Genau dort, wo empörte Zivilisten in den zurückliegenden Monaten tagein, tagaus gegen den langen Arm Teherans aufbegehrt hatten, bekundeten nun schiitische Milizen den Mullahs ihre Ergebenheit. Die Fotos von Soleimani: überall.
Überall? Auf dem Tahrir-Platz in Bagdad jedenfalls nicht. Im Herbst riefen sie hier: „Raus, raus, Iran!“ Nun, nach dem Drohnenangriff auf Soleimani, gab es eine kleine Anpassung der Parole: „Nein zu Iran, nein zu Amerika!“ Akram Assam war vor kurzem noch da, seine Freunde besuchen. Nun ist er wieder zurück in Amsterdam, wo er Theater studiert, und schwärmt von dem Gemeinschaftsgefühl auf dem Tahrir-Platz. „Da fragt dich keiner, ob du Sunnit oder Schiit bist.“ Er selbst ist Schiit, so wie die Mullahs in Teheran, aber Soleimani weint er keine Träne nach. „Ich war ein bisschen froh“, gesteht er. „Er hat so viele Leute auf dem Gewissen.“
Weiter oben im Norden des Iraks, wo Christen und Kurden leben, gibt es keine Proteste, aber genauso viel Unmut über Korruption, Armut, Arbeitslosigkeit. Fadi Esa Saqat lebt in einem Dorf bei Mossul. Er klagt, dass er als Christ keine Chance habe, wenn in einer Schule oder Universität eine Stelle frei werde. „Die iranischen Milizen verteilen die Jobs.“ Wenn er daran denkt, dass die Amerikaner bald das Land verlassen könnten, wird ihm angst und bange. „Dann hat Teheran noch mehr Einfluss.“
Gegen den Hass zwischen den Konfessionen
Die ständige Kontrolle Irans hat auch Joseph Kai in Beirut satt. Er ist Illustrator, hat Dutzende Plakate und Banner für die libanesischen Proteste entworfen. Auch hier wollen sie Brot und dass grundlegende Dinge wie Müllabfuhr und Gesundheitssystem funktionieren. Eigentlich Forderungen, denen sich alle anschließen könnten. Doch die Hizbullah fühlt sich von der antiiranischen Stimmung im Land bedroht. Ihre Anhänger haben die Demonstranten immer wieder mit Schlagstöcken angegriffen.

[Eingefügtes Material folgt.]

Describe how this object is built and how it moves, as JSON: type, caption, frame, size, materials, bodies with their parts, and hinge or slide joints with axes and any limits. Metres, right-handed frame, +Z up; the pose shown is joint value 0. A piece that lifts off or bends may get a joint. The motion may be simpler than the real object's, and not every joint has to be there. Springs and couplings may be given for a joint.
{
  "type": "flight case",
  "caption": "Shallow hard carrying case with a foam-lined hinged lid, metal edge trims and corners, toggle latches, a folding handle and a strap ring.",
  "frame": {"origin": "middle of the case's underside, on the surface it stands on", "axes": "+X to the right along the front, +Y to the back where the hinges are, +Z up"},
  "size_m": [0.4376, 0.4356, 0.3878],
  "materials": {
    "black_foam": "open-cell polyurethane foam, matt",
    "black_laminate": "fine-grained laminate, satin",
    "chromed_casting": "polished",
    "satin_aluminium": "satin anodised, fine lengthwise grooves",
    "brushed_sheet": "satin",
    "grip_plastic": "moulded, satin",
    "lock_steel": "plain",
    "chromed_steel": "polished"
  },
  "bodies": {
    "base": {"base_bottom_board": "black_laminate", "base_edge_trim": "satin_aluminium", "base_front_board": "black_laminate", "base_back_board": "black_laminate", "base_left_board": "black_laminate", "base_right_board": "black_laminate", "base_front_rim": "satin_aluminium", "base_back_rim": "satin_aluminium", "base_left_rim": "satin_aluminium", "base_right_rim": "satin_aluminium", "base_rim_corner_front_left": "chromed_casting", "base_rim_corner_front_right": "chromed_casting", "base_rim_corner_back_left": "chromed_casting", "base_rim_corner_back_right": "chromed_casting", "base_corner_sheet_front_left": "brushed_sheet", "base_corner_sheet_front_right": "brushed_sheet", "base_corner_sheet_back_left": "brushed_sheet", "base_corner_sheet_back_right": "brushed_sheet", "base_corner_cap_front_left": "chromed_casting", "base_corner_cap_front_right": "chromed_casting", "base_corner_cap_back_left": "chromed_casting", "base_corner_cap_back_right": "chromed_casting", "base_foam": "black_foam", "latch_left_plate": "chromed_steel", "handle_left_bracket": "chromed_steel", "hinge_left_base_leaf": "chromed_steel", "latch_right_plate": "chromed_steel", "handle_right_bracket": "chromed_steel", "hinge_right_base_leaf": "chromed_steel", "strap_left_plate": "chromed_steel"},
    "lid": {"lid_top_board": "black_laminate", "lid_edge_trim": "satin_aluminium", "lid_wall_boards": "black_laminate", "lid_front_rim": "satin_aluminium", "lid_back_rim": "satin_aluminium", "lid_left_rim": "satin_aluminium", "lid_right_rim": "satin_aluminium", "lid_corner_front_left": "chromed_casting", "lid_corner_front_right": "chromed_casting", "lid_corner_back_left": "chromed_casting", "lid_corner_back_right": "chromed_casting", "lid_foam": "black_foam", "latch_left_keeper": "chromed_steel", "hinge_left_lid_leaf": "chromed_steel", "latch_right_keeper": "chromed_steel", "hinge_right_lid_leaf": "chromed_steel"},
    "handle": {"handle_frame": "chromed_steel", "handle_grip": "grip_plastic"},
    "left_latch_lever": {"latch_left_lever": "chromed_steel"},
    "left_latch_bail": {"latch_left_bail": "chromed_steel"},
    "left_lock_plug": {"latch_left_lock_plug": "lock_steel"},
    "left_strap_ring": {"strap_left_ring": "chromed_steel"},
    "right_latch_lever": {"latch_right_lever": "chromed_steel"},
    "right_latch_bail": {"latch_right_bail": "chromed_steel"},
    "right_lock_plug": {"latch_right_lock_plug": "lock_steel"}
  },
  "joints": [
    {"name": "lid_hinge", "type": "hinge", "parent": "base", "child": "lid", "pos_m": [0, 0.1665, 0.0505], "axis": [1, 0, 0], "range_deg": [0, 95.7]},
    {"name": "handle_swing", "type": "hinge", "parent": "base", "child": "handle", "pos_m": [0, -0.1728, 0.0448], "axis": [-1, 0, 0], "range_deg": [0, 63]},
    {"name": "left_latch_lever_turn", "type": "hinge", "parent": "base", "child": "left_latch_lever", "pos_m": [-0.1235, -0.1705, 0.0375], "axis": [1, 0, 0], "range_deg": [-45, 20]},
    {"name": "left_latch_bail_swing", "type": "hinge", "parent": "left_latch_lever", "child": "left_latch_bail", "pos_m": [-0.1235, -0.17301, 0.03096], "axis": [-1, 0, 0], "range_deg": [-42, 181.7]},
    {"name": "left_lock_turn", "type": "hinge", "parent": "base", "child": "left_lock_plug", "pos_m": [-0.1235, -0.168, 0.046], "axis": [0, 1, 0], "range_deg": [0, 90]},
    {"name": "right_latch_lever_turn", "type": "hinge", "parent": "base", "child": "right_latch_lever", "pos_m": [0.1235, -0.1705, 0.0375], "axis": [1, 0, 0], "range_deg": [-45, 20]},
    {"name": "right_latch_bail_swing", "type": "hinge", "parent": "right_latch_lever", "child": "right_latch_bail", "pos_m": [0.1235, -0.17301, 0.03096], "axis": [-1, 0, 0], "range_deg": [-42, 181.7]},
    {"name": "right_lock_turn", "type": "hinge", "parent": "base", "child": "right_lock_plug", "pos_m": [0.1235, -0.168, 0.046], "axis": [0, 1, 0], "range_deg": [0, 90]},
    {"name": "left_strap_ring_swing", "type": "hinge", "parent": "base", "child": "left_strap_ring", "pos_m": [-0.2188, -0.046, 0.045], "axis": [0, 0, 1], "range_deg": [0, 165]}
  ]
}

In dieser Woche trauern viele der Schiiten im Libanon um ihren General, im Süden Beiruts hängt an jeder Laterne sein Konterfei. Im Zentrum der Stadt wollen sich die Demonstranten dagegen am Sonntag wieder versammeln, Christen und Muslime Seite an Seite, Sunniten, Schiiten und Drusen gegen den Hass zwischen den Konfessionen, den Teheran und die Hizbullah schüren.